Il est bien question de temps qui passe et de ralentissement sur cet album, comme le suggère même le morceau titre et le couplet le plus marquant de l’album : « Must be Something wrong with me/What is I can’t quite see/I can’t seem to do nothin right/Maybe i need to change my style/Been this way for a long long while ». Mais Seasick Steve n’en tire que de la force, détourne le discours par sa puissance de ton et parvient à faire de ce sentiment de désuétude une chose intergénérationnelle. La vidéo qui accompagne le morceau montre, entre autres, des cerveaux volants, dénotant une ambition impressionniste, et multiplie les possibilités d’interprétation. Ailleurs sur le disque, Steve préfère toujours la revendication que l’excuse, signe qu’il n’est pas prêt de disparaître : “I might not be perfect but I’m me to the bone”. Cet enthousiasme, et la facilité déconcertante avec laquelle il enchaîne les morceaux vrais, authentiques, le rend attrayant pour tous.
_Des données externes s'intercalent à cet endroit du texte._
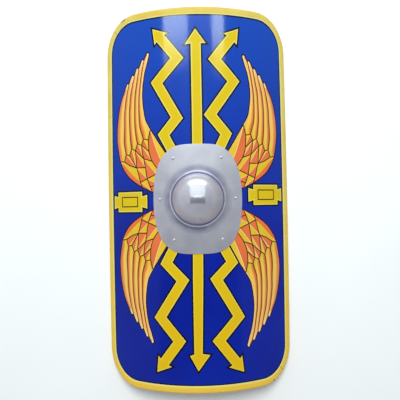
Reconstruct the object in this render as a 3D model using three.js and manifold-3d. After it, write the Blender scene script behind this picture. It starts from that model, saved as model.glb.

S’il a 70 ans, Steve a eu le succès tardif, menant longtemps une carrière plus discrète que celle qu’on lui connaît aujourd’hui, et à l’aune de laquelle il se mesure dans ce fameux couplet de You Can’t Teach an Old Dog New Tricks. Musicien blues dès la fin des années 60, il a été à la fin des année 80 un témoin privilégié et un acteur de la scène de Seattle travaillant tout au long des années 1990 comme ingénieur du son et producteur, avant de quitter les Etats Unis pour accompagner sa compagne dans son pays natal, la Norvège. Et de s’installer récemment en Angleterre. Catapulté, en 2006, à plus de soixante ans, par quelques émissions de télévision, il vendra son disque Dog House Music à plus de 100 000 exemplaires rien qu’au royaume Uni. Il « est par là », comme il le chante, depuis cette époque ; cinq disques sont parus en sept ans. En outre, il existe certains musiciens bien connus pour qui le son en mono ne tient pas d’un autre temps mais constitue la preuve d’une affirmation artistique moderne ; c’est le cas de Jack White, qui a signé aux Etats Unis Seasick Steve sur son propre label, Third Man Records.